Since you asked for insights:
$\Sigma r(3r-1) = \Sigma (3r^2 -r) = \Sigma 3r^2 -\Sigma r =3 \Sigma r^2 -\Sigma r$

Both of which have know closed formulars:
$\frac {[3n(n+1)(2n+1)]} {6}$ and $\frac {[n(n+1)}{2}$ respectfully

We can then factor an $n(n+1)/2$ , to get:

$\frac { [3n(n+1)]} {2} [\frac {(2n+1)} {3} -1]] =[ \frac {3n(n+1)}{2} \frac{(2(n-1)}{3}]=n^3 -n^2$

 

[Mark44]

$\Sigma r(3r-1) = \Sigma (3r^2 -r) = \Sigma 3r^2 -\Sigma r =3 \Sigma r^2 -\Sigma r$

Both of which have know closed formulars:
$\frac {[3n(n+1)(2n+1)]} {6}$ and $\frac {[n(n+1)}{2}$ respectfully

Respectfully, that last word should be respectively... (Not to mention formulas/formulae.)

In any case, the problem statement indicated that it should be done using induction.

 

[hutchphd]

In any case, the problem statement indicated that it should be done using induction.

Respectfully, the problem statement said "by induction or otherwise".

I do love inductive proofs however.

 

[WWGD]

Respectfully, that last word should be respectively... (Not to mention formulas/formulae.)

In any case, the problem statement indicated that it should be done using induction.

"Prove by induction or otherwise"
For all intensive purpoises, irregardless. Just joking a bit, Mark.

 

[Mark44]

Respectfully, the problem statement said "by induction or otherwise".

Well, there is that ... The "otherwise" would be a bit easier.

 

[WWGD]

Well, there is that ... The "otherwise" would be a bit easier.

I just realized I could have skipped a step, and could have finished it in two lines.
$\frac {[3n(n+1)(2n+1)]} {6}$ and $\frac {[n(n+1)}{2} = \frac {[n(n+1)(2n+1)]} {2}$ and $\frac {[n(n+1)}{2}$

 

[Mark44]

For all intensive purpoises, irregardless. Just joking a bit, Mark.

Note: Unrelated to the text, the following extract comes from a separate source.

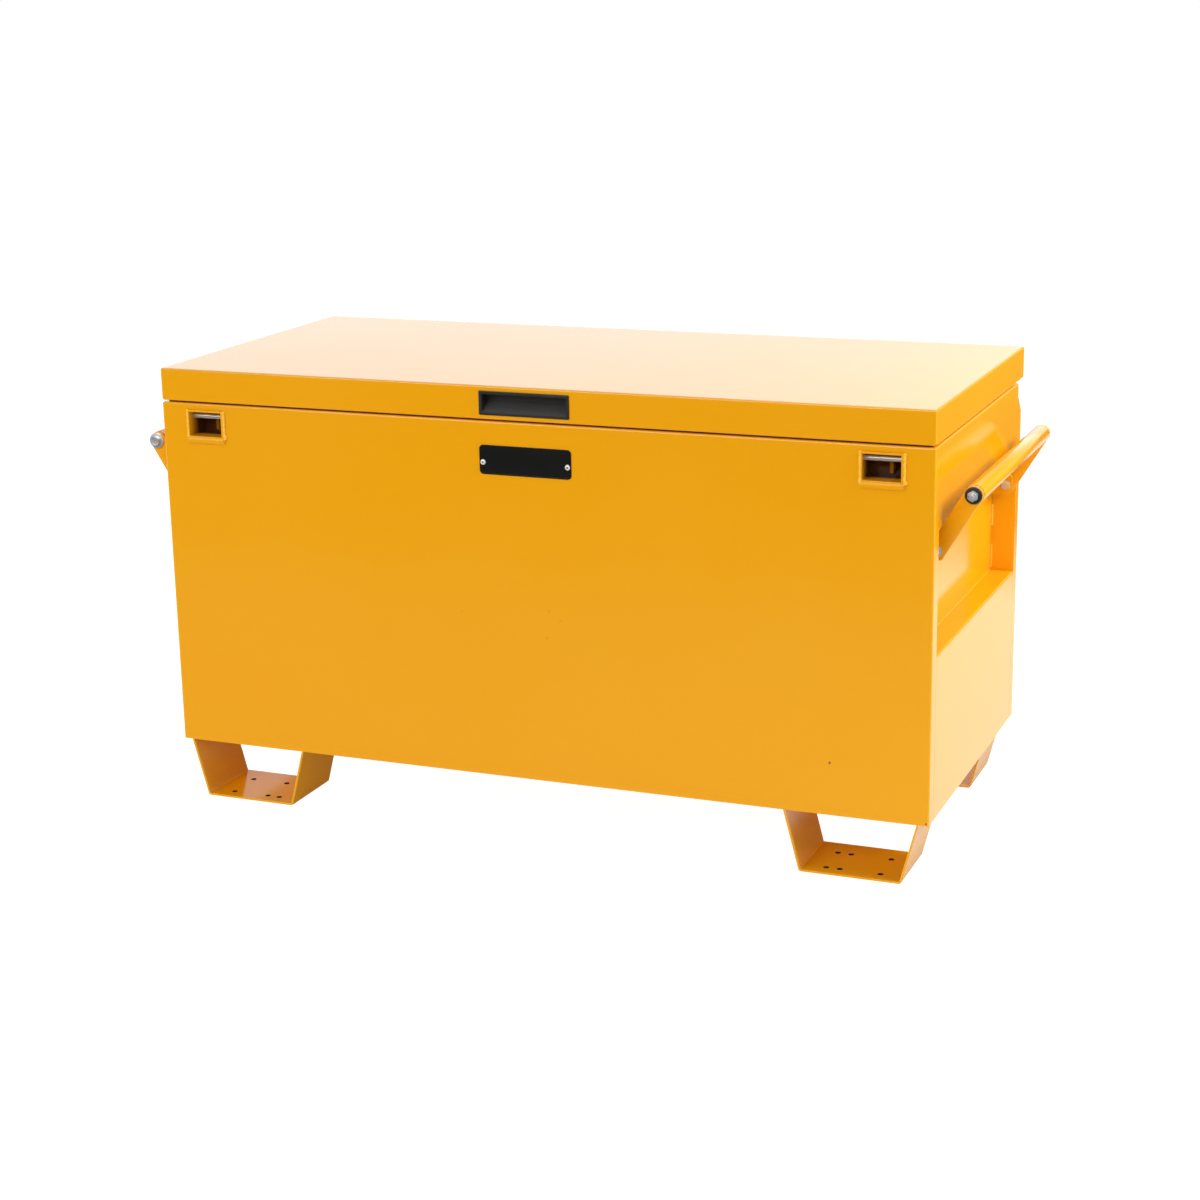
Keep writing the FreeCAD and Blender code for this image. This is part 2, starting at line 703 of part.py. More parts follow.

Wouldn't that be "for all insensitive porpoises"?
Yep, just having fun.

 

[hutchphd]

The joke I know involves "immortal porpoises" and " transportation across state lions" but I never could deliver a punchline.

 

[renormalize]

The joke I know involves "immortal porpoises" and " transportation across state lions" but I never could deliver a punchline.

staid lions

 

[hutchphd]

(perhaps marginally) different joke! Mine involves a zoo

 

[renormalize]

(perhaps marginally) different joke! Mine involves a zoo

My zoo joke punchline: "Arrested for transporting underage gulls across staid lions for immortal porpoises".

 

[hutchphd]

Almost. Mine was "transporting Mynahs (the birds) across state lions for immortal porpoises" My "state lions" were on loan from the state zoo. Why were your lions "staid"?

 

[WWGD]

(perhaps marginally) different joke! Mine involves a zoo

A zoo? Gesundheit!

 

[renormalize]

Why were your lions "staid"?

Note that this version substitutes "sedated" for "staid" (either word works in the joke):

"A scientist doing research on dolphins discovered that if he fed them a certain type of sea gull, they did not age at all. He kept his secret (and the dolphins) for many years, collecting all the sea gulls he could find while the dolphins continued to live forever, unchanged. One day he went to the beach looking for more sea gulls, but there were none to be found. He had captured them all. So he went to the zoo, where he had heard that they kept a few specimens. He found their cage, snatched several chicks from their nest, and tried to beat a hasty exit from the zoo. On the way out, he snuck through the lion enclosure. Tiptoeing gingerly over a sleeping lion towards the door and freedom, he was immediately arrested and thrown in prison. The charge? Transporting underage gulls across sedate lions for immortal porpoises."

https://arstechnica.com/civis/threads/we-havent-had-a-bad-joke-thread-in-a-while-so.337072/

 

[nuuskur]

Please, this is a homework topic not "Random thoughts part X..".

 

[hutchphd]

I believe we did very well on both counts. Did not wish to offend.